## PROBLEM TO WORK ON
Which lines come from the start of the records through the line that holds "wasm.setup();"? Write them out word for word.

++++ DATA LISTING

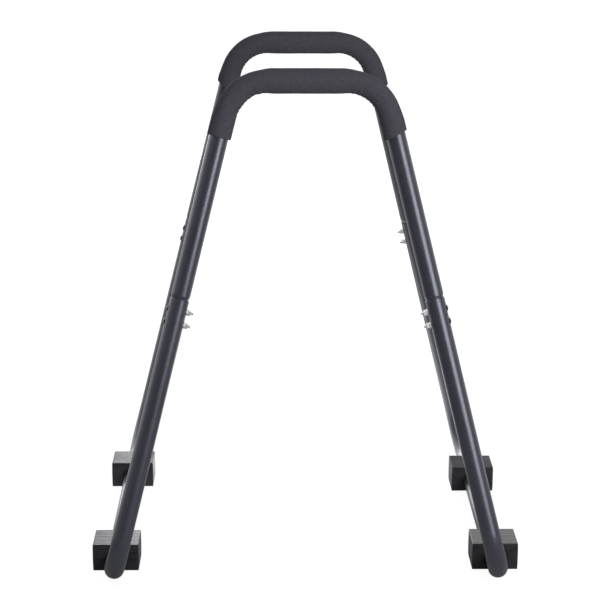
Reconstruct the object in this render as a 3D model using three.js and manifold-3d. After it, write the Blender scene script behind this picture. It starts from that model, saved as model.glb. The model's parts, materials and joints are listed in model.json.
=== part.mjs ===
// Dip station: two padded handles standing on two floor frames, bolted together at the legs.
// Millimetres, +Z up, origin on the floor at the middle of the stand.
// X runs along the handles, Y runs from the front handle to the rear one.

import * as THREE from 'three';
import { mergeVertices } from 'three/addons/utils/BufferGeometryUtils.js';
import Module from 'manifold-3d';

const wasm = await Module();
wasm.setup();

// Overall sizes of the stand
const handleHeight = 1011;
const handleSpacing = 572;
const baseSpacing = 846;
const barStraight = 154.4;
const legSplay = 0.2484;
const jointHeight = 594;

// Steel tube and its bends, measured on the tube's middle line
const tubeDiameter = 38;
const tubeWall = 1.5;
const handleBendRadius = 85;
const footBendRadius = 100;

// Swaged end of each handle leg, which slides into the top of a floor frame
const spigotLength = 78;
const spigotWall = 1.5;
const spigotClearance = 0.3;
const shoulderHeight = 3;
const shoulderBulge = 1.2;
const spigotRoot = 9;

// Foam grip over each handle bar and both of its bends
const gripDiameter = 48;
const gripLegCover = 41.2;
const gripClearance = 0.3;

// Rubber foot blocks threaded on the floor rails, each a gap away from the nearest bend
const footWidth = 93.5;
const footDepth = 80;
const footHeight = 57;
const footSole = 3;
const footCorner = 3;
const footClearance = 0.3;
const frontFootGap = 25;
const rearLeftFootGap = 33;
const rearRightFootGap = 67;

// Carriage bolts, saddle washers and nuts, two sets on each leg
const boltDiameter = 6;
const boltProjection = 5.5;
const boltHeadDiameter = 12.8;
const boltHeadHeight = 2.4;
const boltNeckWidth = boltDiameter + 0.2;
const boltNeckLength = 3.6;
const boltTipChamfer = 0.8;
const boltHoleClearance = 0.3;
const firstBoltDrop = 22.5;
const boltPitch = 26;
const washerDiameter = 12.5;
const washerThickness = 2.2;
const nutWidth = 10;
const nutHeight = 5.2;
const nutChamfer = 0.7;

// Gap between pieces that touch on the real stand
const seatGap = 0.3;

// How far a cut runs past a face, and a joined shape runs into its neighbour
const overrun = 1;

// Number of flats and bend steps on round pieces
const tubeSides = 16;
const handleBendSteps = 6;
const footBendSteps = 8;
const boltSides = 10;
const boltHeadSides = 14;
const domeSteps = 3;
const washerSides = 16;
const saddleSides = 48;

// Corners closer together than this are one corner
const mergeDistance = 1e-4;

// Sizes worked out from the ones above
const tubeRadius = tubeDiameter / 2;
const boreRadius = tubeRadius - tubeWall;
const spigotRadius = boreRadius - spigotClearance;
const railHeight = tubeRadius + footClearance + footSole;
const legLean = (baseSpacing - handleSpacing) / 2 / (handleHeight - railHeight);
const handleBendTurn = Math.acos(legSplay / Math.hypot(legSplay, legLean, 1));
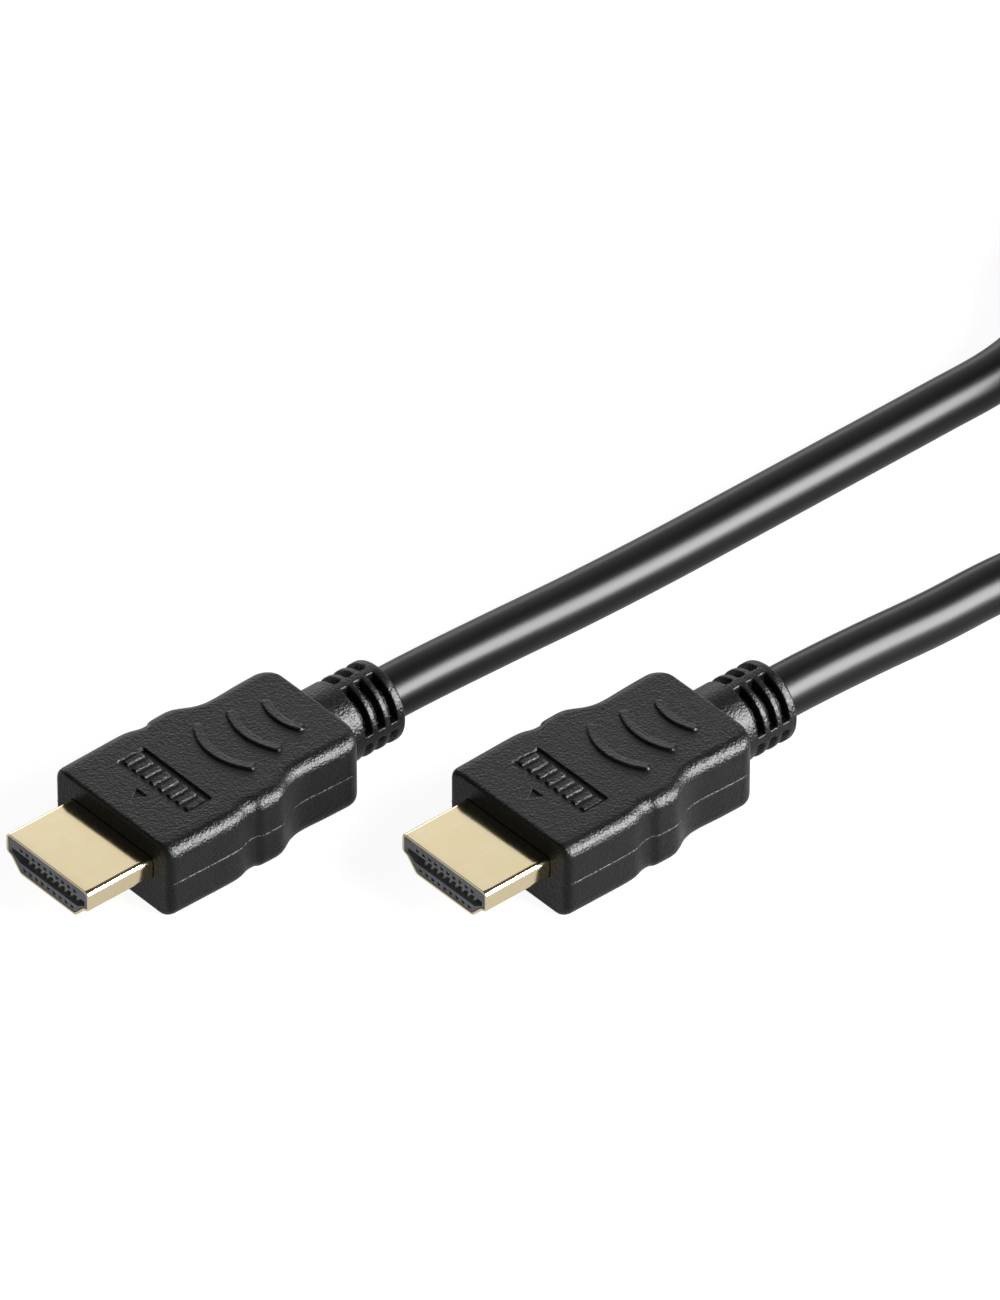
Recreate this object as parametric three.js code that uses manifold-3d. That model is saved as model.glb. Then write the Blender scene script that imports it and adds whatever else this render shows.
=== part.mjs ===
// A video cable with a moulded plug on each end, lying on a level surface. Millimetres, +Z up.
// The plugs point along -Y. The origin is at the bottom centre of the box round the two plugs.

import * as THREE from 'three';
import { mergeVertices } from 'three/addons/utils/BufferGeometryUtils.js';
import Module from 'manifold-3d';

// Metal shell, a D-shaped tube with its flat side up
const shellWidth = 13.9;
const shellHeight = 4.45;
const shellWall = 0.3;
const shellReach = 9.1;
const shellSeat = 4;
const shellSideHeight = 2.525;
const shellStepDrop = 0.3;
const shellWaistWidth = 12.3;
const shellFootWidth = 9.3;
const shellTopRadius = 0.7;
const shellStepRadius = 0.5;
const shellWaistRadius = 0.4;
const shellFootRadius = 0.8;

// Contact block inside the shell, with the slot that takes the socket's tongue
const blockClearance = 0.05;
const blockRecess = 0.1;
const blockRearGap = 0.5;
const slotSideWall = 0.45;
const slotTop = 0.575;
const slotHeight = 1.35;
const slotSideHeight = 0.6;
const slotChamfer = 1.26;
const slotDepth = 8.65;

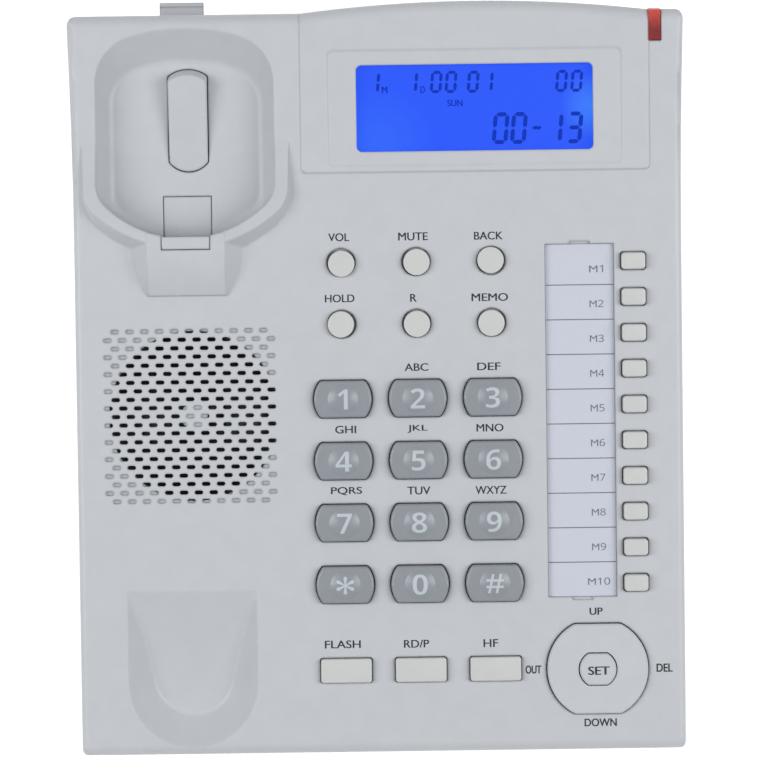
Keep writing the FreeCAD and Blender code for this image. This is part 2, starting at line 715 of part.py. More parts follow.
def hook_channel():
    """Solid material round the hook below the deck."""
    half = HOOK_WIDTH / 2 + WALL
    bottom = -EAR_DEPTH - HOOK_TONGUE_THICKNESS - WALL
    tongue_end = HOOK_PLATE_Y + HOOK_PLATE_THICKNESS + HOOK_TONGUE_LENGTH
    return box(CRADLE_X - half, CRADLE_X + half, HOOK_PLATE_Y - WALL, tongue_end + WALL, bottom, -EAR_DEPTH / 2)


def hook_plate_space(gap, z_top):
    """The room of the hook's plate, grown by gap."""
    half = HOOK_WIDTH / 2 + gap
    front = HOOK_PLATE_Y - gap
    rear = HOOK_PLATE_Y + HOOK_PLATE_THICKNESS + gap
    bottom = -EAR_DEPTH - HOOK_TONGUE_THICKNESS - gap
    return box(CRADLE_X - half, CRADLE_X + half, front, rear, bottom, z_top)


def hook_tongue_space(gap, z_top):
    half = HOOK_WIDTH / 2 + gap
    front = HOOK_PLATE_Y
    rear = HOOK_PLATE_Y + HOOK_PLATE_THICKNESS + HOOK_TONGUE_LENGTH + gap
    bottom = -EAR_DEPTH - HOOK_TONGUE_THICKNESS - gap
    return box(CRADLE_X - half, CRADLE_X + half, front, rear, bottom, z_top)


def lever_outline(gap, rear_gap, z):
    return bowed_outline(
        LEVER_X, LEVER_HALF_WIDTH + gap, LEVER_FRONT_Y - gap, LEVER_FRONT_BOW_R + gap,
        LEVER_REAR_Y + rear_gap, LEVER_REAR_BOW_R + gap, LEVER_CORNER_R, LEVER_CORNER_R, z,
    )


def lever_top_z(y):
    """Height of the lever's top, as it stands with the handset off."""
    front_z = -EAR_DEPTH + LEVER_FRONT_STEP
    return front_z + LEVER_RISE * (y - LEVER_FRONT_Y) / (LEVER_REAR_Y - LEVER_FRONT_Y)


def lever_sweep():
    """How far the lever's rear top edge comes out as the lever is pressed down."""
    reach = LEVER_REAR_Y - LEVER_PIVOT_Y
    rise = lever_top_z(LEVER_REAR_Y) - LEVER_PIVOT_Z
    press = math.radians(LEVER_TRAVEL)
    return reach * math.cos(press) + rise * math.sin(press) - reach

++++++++

## OUTPUT OF THE TASK
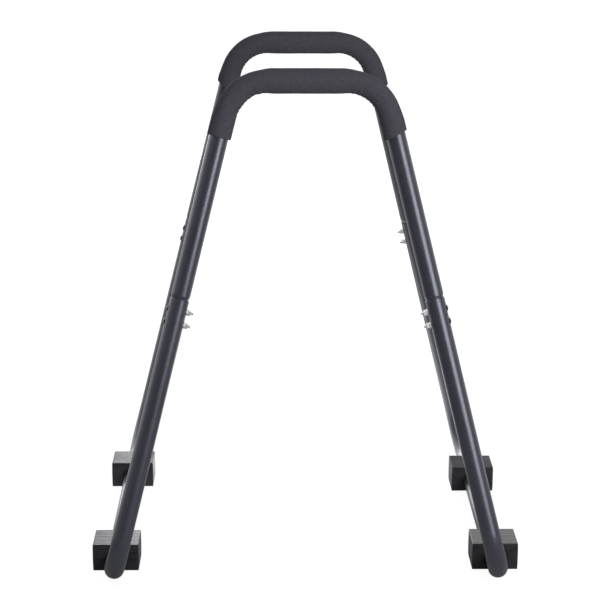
Reconstruct the object in this render as a 3D model using three.js and manifold-3d. After it, write the Blender scene script behind this picture. It starts from that model, saved as model.glb. The model's parts, materials and joints are listed in model.json.
=== part.mjs ===
// Dip station: two padded handles standing on two floor frames, bolted together at the legs.
// Millimetres, +Z up, origin on the floor at the middle of the stand.
// X runs along the handles, Y runs from the front handle to the rear one.

import * as THREE from 'three';
import { mergeVertices } from 'three/addons/utils/BufferGeometryUtils.js';
import Module from 'manifold-3d';

const wasm = await Module();
wasm.setup();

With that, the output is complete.